SIGMOD2024

Connectivity-Oriented Property Graph Partitioning for Distributed Graph Pattern Query Processing

Min Shi, Peng Peng, Xu Zhou, Jiayu Liu, Guoqing Xiao, Kenli Li

2 citations

Abstract

Graph pattern query is a powerful tool for extracting crucial information from property graphs. With the exponential growth of sizes, property graphs are typically divided into multiple subgraphs (referred to as partitions ) and stored across various sites in distributed environments. Existing graph partitioning methods have not been efficiently optimized for pattern queries, resulting in numerous query matches across multiple partitions, called crossing matches. Identifying these matches requires much inter-partition communication, which is the primary performance bottleneck in distributed query processing. To address this issue, this paper introduces a novel connectivity-oriented relationship-disjoint partitioning method, namely RCP (Relationship Connectivity Partitioning), aimed at enhancing the efficiency of graph pattern query processing by reducing crossing matches. By employing each weakly connected component of the subgraph, which is induced by different relationship labels, as a basic unit of partition, RCP ensures that matches for both variable-length path and labeled graph pattern queries are not crossing matches. Here, variable-length path and labeled graph pattern are two common components in graph pattern queries to identify paths meeting specific label constraints and retrieve subgraphs with consistent relationship types, respectively.
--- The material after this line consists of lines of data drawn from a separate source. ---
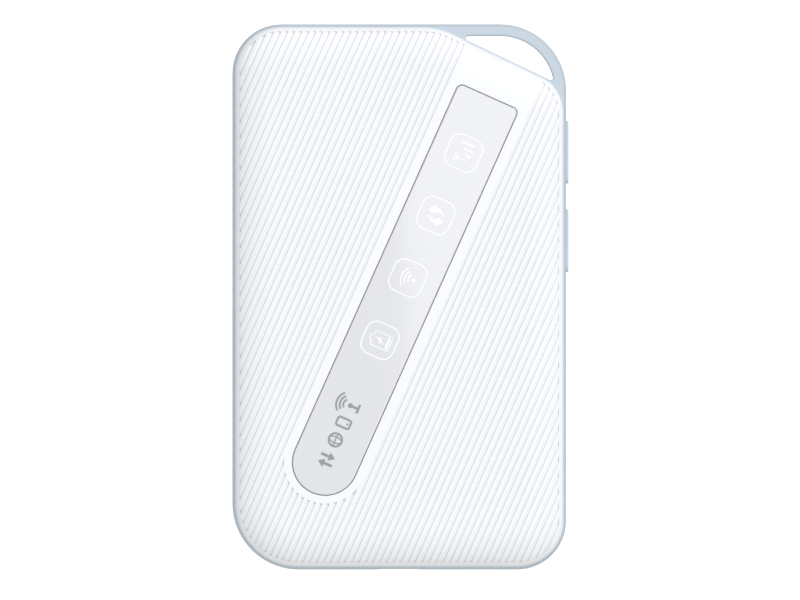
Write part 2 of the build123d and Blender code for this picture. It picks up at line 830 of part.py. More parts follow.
def make_case_screws():
    low = floor_back - screw_head_height
    long, short = screw_slot
    screws = []
    for x, y in screw_places():
        head = rod(x, y, screw_head_radius, low, floor_back)
        head = fillet(head.edges().sort_by(Axis.Z)[0], screw_head_rounding)
        screw = head + rod(x, y, screw_radius, floor_back, screw_tip)
        for dx, dy in ((long / 2, short / 2), (short / 2, long / 2)):
            screw -= block(x - dx, x + dx, y - dy, y + dy, low - 1, low + screw_slot_depth)
        screws.append(screw.solid())
    return Compound(screws)


def make_battery_foam():
    pad = RectangleRounded(foam_width, foam_length, foam_corner)
    return slab(Pos(foam_x, foam_y) * pad, battery_top + foam_gap, floor_back)


def make_all():
    parts = {
        "front_cover": make_front_cover(),
        "window_lens": make_window_lens(),
        "lens_tape": make_lens_tape(),
        "mid_frame": make_mid_frame(),
        "back_cover": make_back_cover(),
        "main_board": make_main_board(),
        "case_screws": make_case_screws(),
        "battery_foam": make_battery_foam(),
        "thermal_pad": make_thermal_pad(),
    }
    for name, y in key_places.items():
        parts[name + "_button"] = make_key(y)
        parts[name + "_switch"] = make_side_switch(y)
        parts[name + "_plunger"] = make_plunger(y)
    for group in (make_battery, make_contacts, make_socket, make_card_holder, make_reset):
        parts.update(group())
    for group in (make_board_parts, make_lights, make_aerials):
        parts.update(group())
    return parts


os.makedirs("parts", exist_ok=True)
for node, shape in make_all().items():
    shape.label = node
    export_step(shape, "parts/" + node + ".step")
    print(node, len(shape.solids()), round(shape.volume, 2))
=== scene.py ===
import math

import bmesh
import bpy
from mathutils import Matrix, Vector


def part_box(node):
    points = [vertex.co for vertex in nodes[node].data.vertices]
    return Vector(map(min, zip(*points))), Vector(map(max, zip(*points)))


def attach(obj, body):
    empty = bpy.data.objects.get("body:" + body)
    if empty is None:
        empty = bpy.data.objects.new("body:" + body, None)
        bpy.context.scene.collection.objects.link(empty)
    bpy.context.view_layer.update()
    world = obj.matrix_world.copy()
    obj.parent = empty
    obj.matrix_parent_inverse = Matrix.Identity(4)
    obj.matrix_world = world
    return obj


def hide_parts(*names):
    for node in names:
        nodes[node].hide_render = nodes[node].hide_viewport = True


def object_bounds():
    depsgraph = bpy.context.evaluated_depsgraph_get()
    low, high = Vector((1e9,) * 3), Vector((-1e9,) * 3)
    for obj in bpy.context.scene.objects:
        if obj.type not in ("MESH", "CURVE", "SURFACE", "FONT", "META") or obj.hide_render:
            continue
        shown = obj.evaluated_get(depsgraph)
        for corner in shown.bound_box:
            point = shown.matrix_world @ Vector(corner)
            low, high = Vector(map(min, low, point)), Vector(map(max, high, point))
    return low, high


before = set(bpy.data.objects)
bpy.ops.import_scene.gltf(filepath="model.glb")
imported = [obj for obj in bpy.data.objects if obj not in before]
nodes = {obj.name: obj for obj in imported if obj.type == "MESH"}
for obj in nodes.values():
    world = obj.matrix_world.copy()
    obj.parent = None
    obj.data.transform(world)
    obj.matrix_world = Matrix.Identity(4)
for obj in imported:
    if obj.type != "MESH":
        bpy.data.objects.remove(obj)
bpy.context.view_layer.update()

# Sizes are in millimetres here and are turned into metres when a mesh is made.
unit = 0.001
scene = bpy.context.scene


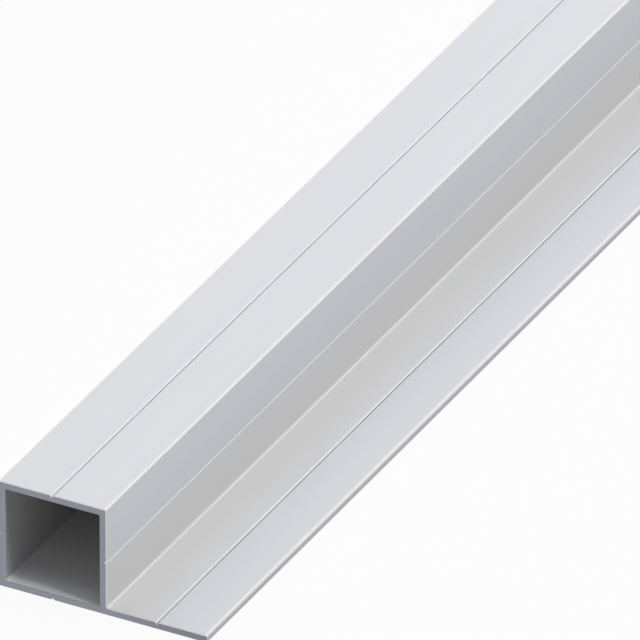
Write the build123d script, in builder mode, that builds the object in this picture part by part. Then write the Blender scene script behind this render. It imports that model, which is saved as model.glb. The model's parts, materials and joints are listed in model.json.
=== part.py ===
from build123d import *
import os

# One length of extruded aluminium framing tube, in millimetres. The section lies in the XZ plane and the
# length runs along Y. The tube and its flange rest on their common underside, and the origin is at the
# middle of that underside. The flange carries the tube's bottom wall on towards +X.

# Driving dimensions
STOCK_LENGTH = 609.6  # 24 in
TUBE_SIDE = 25.4  # 1 in, outside
TUBE_WALL = 1.5875  # 1/16 in
FLANGE_REACH = 23.8125  # 15/16 in, from the tube's outer wall to the flange's tip
FLANGE_THICKNESS = 1.5875  # 1/16 in

ARRIS_RADIUS = 0.3  # outer corners of the tube
FLANGE_TIP_RADIUS = 0.5  # both corners of the flange's tip
ROOT_RADIUS = 0.5  # inner corner between the tube's wall and the flange
BORE_CORNER_RADIUS = 0.4
END_BREAK = 0.1  # deburred edges of the two cut ends

DRILL_LINE_WIDTH = 0.8  # V-shaped lines that centre a drill on each face
DRILL_LINE_DEPTH = 0.4

# Places across the section
section_width = TUBE_SIDE + FLANGE_REACH
tube_left = -section_width / 2
tube_right = tube_left + TUBE_SIDE
tube_middle = tube_left + TUBE_SIDE / 2
flange_root = (tube_right, FLANGE_THICKNESS, 0)
flange_middle = tube_right + FLANGE_REACH / 2
bore_side = TUBE_SIDE - 2 * TUBE_WALL

# Each drill line runs along the middle of a face: its place on the face, and the turn in degrees that
# swings its mouth anticlockwise from straight up.
drill_lines = [
    (tube_middle, TUBE_SIDE, 0),
    (tube_left, TUBE_SIDE / 2, 90),
    (tube_middle, 0, 180),
    (tube_right, TUBE_SIDE / 2, 270),
    (flange_middle, FLANGE_THICKNESS, 0),
]


with BuildPart() as flanged_tube:
    with BuildSketch(Plane.XZ) as section:
        with Locations((tube_middle, TUBE_SIDE / 2)):
            RectangleRounded(TUBE_SIDE, TUBE_SIDE, ARRIS_RADIUS)
        with Locations((tube_middle, 0)):
            Rectangle(TUBE_SIDE / 2 + FLANGE_REACH, FLANGE_THICKNESS, align=Align.MIN)
        fillet(section.vertices().group_by(Axis.X)[-1], FLANGE_TIP_RADIUS)
        fillet(section.vertices().sort_by_distance(flange_root)[0], ROOT_RADIUS)
        with Locations((tube_middle, TUBE_SIDE / 2)):
            RectangleRounded(bore_side, bore_side, BORE_CORNER_RADIUS, mode=Mode.SUBTRACT)
        for across, up, turn in drill_lines:
            with Locations(Location((across, up, 0), (0, 0, turn))):
                Polygon(
                    (-DRILL_LINE_WIDTH / 2, 0),
                    (0, -DRILL_LINE_DEPTH),
                    (DRILL_LINE_WIDTH / 2, 0),
                    align=None,
                    mode=Mode.SUBTRACT,
                )
    extrude(amount=STOCK_LENGTH / 2, both=True)
    cut_ends = flanged_tube.faces().filter_by(Axis.Y)
    chamfer(cut_ends.edges(), END_BREAK)

flanged_tube.part.label = "flanged_tube"

os.makedirs("parts", exist_ok=True)
export_step(flanged_tube.part, "parts/flanged_tube.step")
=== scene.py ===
import json
import math

import bpy
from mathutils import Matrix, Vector


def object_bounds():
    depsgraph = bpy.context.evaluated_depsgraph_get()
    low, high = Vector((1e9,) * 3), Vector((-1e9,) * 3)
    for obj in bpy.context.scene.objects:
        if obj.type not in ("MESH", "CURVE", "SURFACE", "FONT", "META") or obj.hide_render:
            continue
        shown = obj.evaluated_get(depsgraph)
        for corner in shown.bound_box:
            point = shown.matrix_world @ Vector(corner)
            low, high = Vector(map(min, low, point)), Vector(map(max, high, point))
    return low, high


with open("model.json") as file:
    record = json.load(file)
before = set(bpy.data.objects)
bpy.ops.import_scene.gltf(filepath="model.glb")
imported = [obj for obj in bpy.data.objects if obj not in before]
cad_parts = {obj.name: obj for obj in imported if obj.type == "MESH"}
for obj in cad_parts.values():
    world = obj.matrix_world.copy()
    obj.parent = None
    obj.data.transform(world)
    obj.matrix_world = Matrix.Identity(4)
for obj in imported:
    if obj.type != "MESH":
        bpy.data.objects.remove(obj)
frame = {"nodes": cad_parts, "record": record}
cad_low, cad_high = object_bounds()
tube = frame["nodes"]["flanged_tube"]
mounts = {mount["name"]: Vector(mount["pos_m"]) for mount in frame["record"]["mounts"]}

MM = 0.001

# The part's own sizes and places, from the frame
TUBE_HALF = cad_high.z / 2
TUBE_MIDDLE = mounts["socket_front"]
TUBE_RIGHT = mounts["panel_stop"].x
WALL = mounts["flange_seat"].z
FLANGE_TIP = cad_high.x
FLANGE_MIDDLE = (TUBE_RIGHT + FLANGE_TIP) / 2
MIDDLE_Y = (cad_low.y + cad_high.y) / 2
HALF_LENGTH = (cad_high.y - cad_low.y) / 2

# Small sizes of the section that the frame doesn't state
DRILL_LINE_DEPTH = 0.4 * MM
ROOT_RADIUS = 0.5 * MM

# Camera: a very long lens, because the photograph has no perspective to speak of
VIEW_AZIMUTH = 27.83  # degrees from -Y towards +X
VIEW_ELEVATION = 31.04
AIM = Vector((-0.01546, -0.17896, 0.0))  # the point of the ground in the middle of the picture
CAMERA_DISTANCE = 6.0113
LENS_MM = 1600
SENSOR_MM = 36
NEAR_CLIP = 0.1
FAR_CLIP = 100

# The finish was fitted to the photograph together with the lamps. Some of its tones are painted highlights
# and painted shade, marked where they are set; what gives the corner between tube and flange its warmer tone
# isn't known.

# Metals, as linear colours
ANODISED = (0.79, 0.795, 0.83)
CORNER_TONE = (0.803, 0.804, 0.803)  # the skin in the corner between tube and flange, a little warmer
EDGE_HIGHLIGHT = (0.97, 0.97, 0.98)  # painted highlight, nearly white, on arrises, on the bands beside two of them and on the ends' outer chamfers
DEBURRED = (0.45, 0.46, 0.49)
BORE = (0.87, 0.86, 0.865)  # the bore's floor
BORE_MOUTH = (0.84, 0.852, 0.882)
SAWN_AND_SHADE = (0.308, 0.327, 0.375)  # bare sawn metal darkened with painted shade: much darker than bare aluminium, as the ends are in the photograph

SKIN_METALLIC = 0.5  # a fully metallic skin left a gradient that the photograph doesn't have
EDGE_METALLIC = 0.1  # arrises and drill lines: low, to come out as bright as in the photograph
ROOT_HIGHLIGHT = 0.75  # share of the painted edge highlight on the curve between tube and flange, compared with an arris

# Roughness, as one number or from low to high
SKIN_ROUGHNESS = (0.56, 0.64)
LINE_ROUGHNESS = 0.75
ARRIS_ROUGHNESS = 0.6
BORE_ROUGHNESS = 0.66
DEBURRED_ROUGHNESS = 0.35
SAWN_ROUGHNESS = (0.42, 0.58)

# Brightness of a place, as a share of the colour there
LINE_FLANK_HIGHLIGHT = 1.12  # painted highlight on the flanks of a drill line
UPPER_LINE_FLANK_HIGHLIGHT = 1.28  # painted highlight on the flanks of a drill line that looks up
LINE_ROOT_SHADE = 0.2  # painted shade at the root of a drill line that looks up
TIP_SHADE = 0.72  # painted shade on the end face of the flange
FLANGE_END_SHADE = 0.82  # sawn end, at the flange's tip
BORE_WALL_SHADE = 0.66  # painted shade on the bore's sides and top: these lamps would leave the visible side too bright

# Reaches: how far from a place a finish starts, and how far from it the finish is full

# From the root of a drill line
LINE_FLANKS = (1.5 * DRILL_LINE_DEPTH, 1.4 * DRILL_LINE_DEPTH)
# reach of the painted shade at the roots of the top's and the flange's drill lines
TOP_LINE_SHADE_REACH = (0.27 * MM, 0)
FLANGE_LINE_SHADE_REACH = (0.35 * MM, 0)

# From the root of the flange, where its top meets the tube's side
ROOT_CURVE = (ROOT_RADIUS, 0.6 * ROOT_RADIUS)
CORNER_TONE_REACH = (13 * MM, 5.85 * MM)

# From the tube's faces
OUTSIDE = (0.6 * WALL, 0.5 * WALL)
# band of painted highlight beside the tube's edge
TUBE_HIGHLIGHT_BAND = (0.8 * MM, 0.3 * MM)
TUBE_CORNER = (0.45 * MM, 0.4 * MM)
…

Moreover, in the query processing phase, we further demonstrate that all graph pattern queries, belonging to these two basic queries or their extensions, can be executed independently under RCP, thereby avoiding crossing matches. In experiments, we implemented two prototype distributed property graph systems based on Neo4j and JanusGraph, which use declarative and functional query language, respectively. Experimental results on billion-scale datasets demonstrate that our approach brings a performance improvement of nearly two orders of magnitude over state-of-the-art partitioning methods.